Auch wenn Kienberger dies in Abrede stellt, ist die neue YB-Strategie ein Eingeständnis, dass es keinen Sinn macht, weiterhin den Herausforderer des FC Basel zu geben. Fakt ist: GelbSchwarz hat vor Rot-Blau kapituliert. Auf «Blick online» hat Siegenthaler zugegeben: «Dass in der Vergangenheit gesagt wurde, man wolle den FCB angreifen, ist völlig unrealistisch. Ja, ich habe ihnen (den Besitzern; die Red.) gesagt: Vergesst das!»

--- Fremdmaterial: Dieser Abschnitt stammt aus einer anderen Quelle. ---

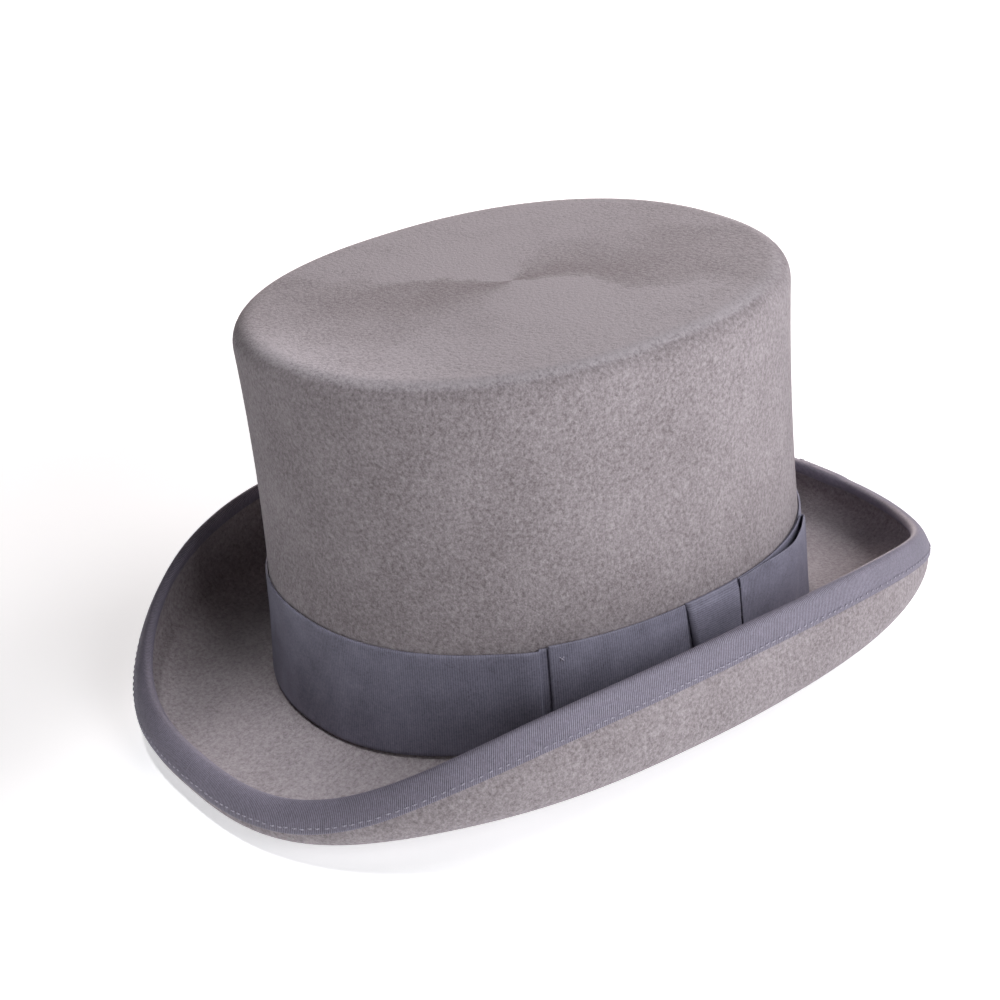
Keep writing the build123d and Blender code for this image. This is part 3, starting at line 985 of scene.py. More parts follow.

Hütter sagt: «Ich trage den Weg von YB mit.» 2015 hatte er Salzburg verlassen, weil dort künftig vermehrt auf den Nachwuchs gesetzt werden sollte. «Ich sagte damals, dass ich mich nicht als reinen Ausbildungstrainer sehe», sagt Hütter, «aber ich habe bewiesen, dass ich gut mit Jungen arbeiten kann. Ich fühle mich jetzt nicht vor den Kopf gestossen.»
Nach den Grasshoppers muss nun mit den Youngs Boys ein weiterer Traditionsverein kleinere Brötchen backen, erfreulich ist dies nicht für den Schweizer Fussball. Mal schauen, wie YB heute gegen den 43-fachen griechischen Meister Piräus mit diesen ernüchternden Nachrichten umgeht.